---------- Source excerpt ----------

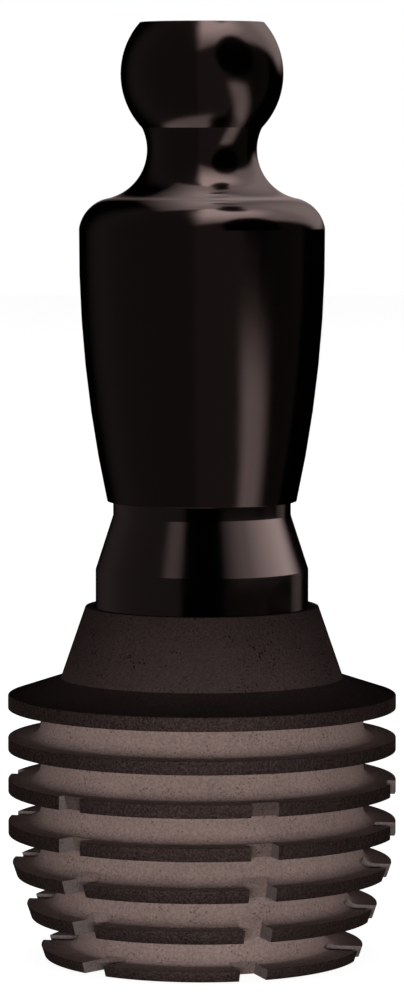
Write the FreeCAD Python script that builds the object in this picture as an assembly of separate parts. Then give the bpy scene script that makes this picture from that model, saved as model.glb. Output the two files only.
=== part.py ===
import FreeCAD, Part
import math
import os

# Press-fit dental implant on its insertion carrier.
#
# The implant is turned from one titanium bar: a ring of broad flat fins that
# grip the bone, six lengthwise slots that stop it turning, and a thin conical
# collar round a tapered well. A black plastic post stands in the well, and a
# black turned knob sits on the post's stem, to hold and drive the implant.
#
# Millimetres, +Z up. The origin is the centre of the implant's flat base.
# Angles round the axis are counted from the front, -Y, towards +X.

# Finned root
fin_count = 7
fin_radius = 3.00
fin_pitch = 0.65
rim_height = 0.21
lowest_rim_height = 0.17
taper_start_height = 1.646
taper_angle = 18.8

# Grooves between the fins: a straight core, with a hollow corner where it meets
# the fin below. The corner repeats, so it is a few narrow flats that stay within
# 0.004 mm of its round. The two lowest grooves are cut deeper.
core_radius = 2.50
second_core_radius = 2.25
lowest_core_radius = 1.89
hollow_corner = 0.19
hollow_corner_flats = 4

# Lengthwise slots across the lower fins
slot_count = 6
slot_phase = 18.3
slot_width = 0.43
slot_top_fin = 3
slot_depth_at_top = 0.12
slot_depth_at_base = 0.56
slot_bow = 0.06

# Flange and collar above the top fin's rim
flange_rise = 0.27
collar_base_radius = 2.18
collar_height = 1.10
collar_top_radius = 1.80

# Tapered well in the implant
well_mouth_radius = 1.662
well_depth = 3.44
well_half_angle = 1.5

# Post that stands in the well
running_clearance = 0.02
foot_gap_below = 0.20
foot_tip_chamfer = 0.15
foot_height_above_collar = 0.57
cone_height = 0.84
waist_radius = 1.37
waist_height = 0.215
stem_radius = 0.80
stem_length = 2.40
stem_tip_chamfer = 0.12

# Knob on the post's stem: its bowed side ends at the shoulder, and the narrowest
# ring of the neck, the crease under the ball, the ball's widest ring and its flat
# top follow, each at a height above the one before
knob_bottom_radius = 1.46
knob_widest_radius = 1.89
side_height = 4.195
widest_below_shoulder = 0.20
shoulder_arc = 0.569
neck_radius = 0.844
neck_arc = 0.758
neck_above_shoulder = 1.205
crease_above_neck = 0.335
ball_radius = 1.248
ball_above_crease = 0.82
flat_top_above_ball = 0.79
bore_gap_above = 0.20
bore_mouth_chamfer = 0.10

# Heights that follow from the sizes above
flange_rim_top = lowest_rim_height + (fin_count - 1) * fin_pitch
collar_base_height = flange_rim_top + flange_rise
collar_top_height = collar_base_height + collar_height
well_floor_height = collar_top_height - well_depth
cone_base_height = collar_top_height + foot_height_above_collar
waist_base_height = cone_base_height + cone_height
knob_seat_height = waist_base_height + waist_height
shoulder_height = knob_seat_height + side_height
knob_widest_height = shoulder_height - widest_below_shoulder
neck_height = shoulder_height + neck_above_shoulder
crease_height = neck_height + crease_above_neck
ball_height = crease_height + ball_above_crease
flat_top_height = ball_height + flat_top_above_ball

ORIGIN = FreeCAD.Vector(0, 0, 0)
UP = FreeCAD.Vector(0, 0, 1)


class Outline:
    """A closed half section, drawn from point to point and turned about Z."""

    def __init__(self, radius, height):
        self.first = FreeCAD.Vector(radius, 0, height)
        self.last = self.first
        self.edges = []

    def line_to(self, radius, height):
        end = FreeCAD.Vector(radius, 0, height)
        self.edges.append(Part.LineSegment(self.last, end).toShape())
        self.last = end

    def arc_to(self, radius, height, centre_radius, centre_height):
        """The shorter arc about a centre, from the last point to a new one."""
        end = FreeCAD.Vector(radius, 0, height)
        centre = FreeCAD.Vector(centre_radius, 0, centre_height)
        towards_middle = (self.last - centre) + (end - centre)
        towards_middle.normalize()
        middle = centre + towards_middle * (self.last - centre).Length
        self.edges.append(Part.Arc(self.last, middle, end).toShape())
        self.last = end

    def turned(self):
        closing = Part.LineSegment(self.last, self.first).toShape()
        section = Part.Face(Part.Wire(self.edges + [closing]))
        return section.revolve(ORIGIN, UP, 360)


def rim_top(fin):
    """Height of a fin's upper edge. Fin 1 is the flange, at the top."""
    return lowest_rim_height + (fin_count - fin) * fin_pitch


def rim_bottom(fin):
    if fin == fin_count:
        return 0.0
    return rim_top(fin) - rim_height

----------

What is being asked - Each line of the listing should be echoed back exactly.

Full answer -
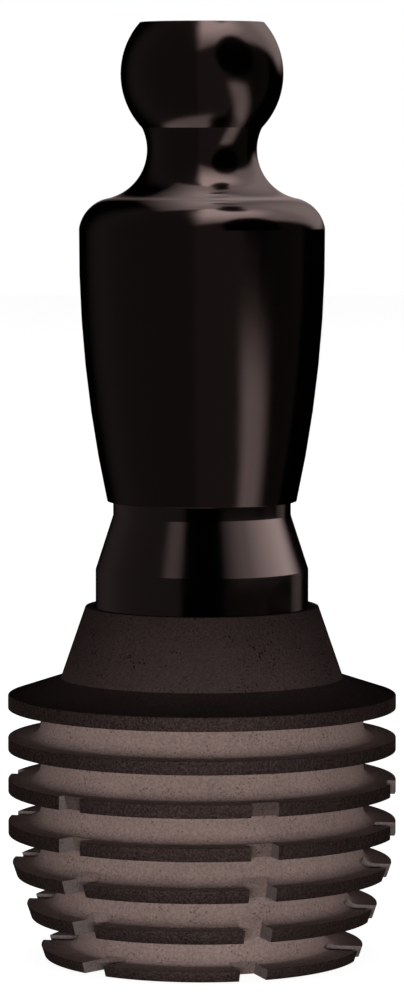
Write the FreeCAD Python script that builds the object in this picture as an assembly of separate parts. Then give the bpy scene script that makes this picture from that model, saved as model.glb. Output the two files only.
=== part.py ===
import FreeCAD, Part
import math
import os

# Press-fit dental implant on its insertion carrier.
#
# The implant is turned from one titanium bar: a ring of broad flat fins that
# grip the bone, six lengthwise slots that stop it turning, and a thin conical
# collar round a tapered well. A black plastic post stands in the well, and a
# black turned knob sits on the post's stem, to hold and drive the implant.
#
# Millimetres, +Z up. The origin is the centre of the implant's flat base.
# Angles round the axis are counted from the front, -Y, towards +X.

# Finned root
fin_count = 7
fin_radius = 3.00
fin_pitch = 0.65
rim_height = 0.21
lowest_rim_height = 0.17
taper_start_height = 1.646
taper_angle = 18.8

# Grooves between the fins: a straight core, with a hollow corner where it meets
# the fin below. The corner repeats, so it is a few narrow flats that stay within
# 0.004 mm of its round. The two lowest grooves are cut deeper.
core_radius = 2.50
second_core_radius = 2.25
lowest_core_radius = 1.89
hollow_corner = 0.19
hollow_corner_flats = 4

# Lengthwise slots across the lower fins
slot_count = 6
slot_phase = 18.3
slot_width = 0.43
slot_top_fin = 3
slot_depth_at_top = 0.12
slot_depth_at_base = 0.56
slot_bow = 0.06

# Flange and collar above the top fin's rim
flange_rise = 0.27
collar_base_radius = 2.18
collar_height = 1.10
collar_top_radius = 1.80

# Tapered well in the implant
well_mouth_radius = 1.662
well_depth = 3.44
well_half_angle = 1.5

# Post that stands in the well
running_clearance = 0.02
foot_gap_below = 0.20
foot_tip_chamfer = 0.15
foot_height_above_collar = 0.57
cone_height = 0.84
waist_radius = 1.37
waist_height = 0.215
stem_radius = 0.80
stem_length = 2.40
stem_tip_chamfer = 0.12

# Knob on the post's stem: its bowed side ends at the shoulder, and the narrowest
# ring of the neck, the crease under the ball, the ball's widest ring and its flat
# top follow, each at a height above the one before
knob_bottom_radius = 1.46
knob_widest_radius = 1.89
side_height = 4.195
widest_below_shoulder = 0.20
shoulder_arc = 0.569
neck_radius = 0.844
neck_arc = 0.758
neck_above_shoulder = 1.205
crease_above_neck = 0.335
ball_radius = 1.248
ball_above_crease = 0.82
flat_top_above_ball = 0.79
bore_gap_above = 0.20
bore_mouth_chamfer = 0.10

# Heights that follow from the sizes above
flange_rim_top = lowest_rim_height + (fin_count - 1) * fin_pitch
collar_base_height = flange_rim_top + flange_rise
collar_top_height = collar_base_height + collar_height
well_floor_height = collar_top_height - well_depth
cone_base_height = collar_top_height + foot_height_above_collar
waist_base_height = cone_base_height + cone_height
knob_seat_height = waist_base_height + waist_height
shoulder_height = knob_seat_height + side_height
knob_widest_height = shoulder_height - widest_below_shoulder
neck_height = shoulder_height + neck_above_shoulder
crease_height = neck_height + crease_above_neck
ball_height = crease_height + ball_above_crease
flat_top_height = ball_height + flat_top_above_ball

ORIGIN = FreeCAD.Vector(0, 0, 0)
UP = FreeCAD.Vector(0, 0, 1)


class Outline:
    """A closed half section, drawn from point to point and turned about Z."""

    def __init__(self, radius, height):
        self.first = FreeCAD.Vector(radius, 0, height)
        self.last = self.first
        self.edges = []

    def line_to(self, radius, height):
        end = FreeCAD.Vector(radius, 0, height)
        self.edges.append(Part.LineSegment(self.last, end).toShape())
        self.last = end

    def arc_to(self, radius, height, centre_radius, centre_height):
        """The shorter arc about a centre, from the last point to a new one."""
        end = FreeCAD.Vector(radius, 0, height)
        centre = FreeCAD.Vector(centre_radius, 0, centre_height)
        towards_middle = (self.last - centre) + (end - centre)
        towards_middle.normalize()
        middle = centre + towards_middle * (self.last - centre).Length
        self.edges.append(Part.Arc(self.last, middle, end).toShape())
        self.last = end

    def turned(self):
        closing = Part.LineSegment(self.last, self.first).toShape()
        section = Part.Face(Part.Wire(self.edges + [closing]))
        return section.revolve(ORIGIN, UP, 360)


def rim_top(fin):
    """Height of a fin's upper edge. Fin 1 is the flange, at the top."""
    return lowest_rim_height + (fin_count - fin) * fin_pitch


def rim_bottom(fin):
    if fin == fin_count:
        return 0.0
    return rim_top(fin) - rim_height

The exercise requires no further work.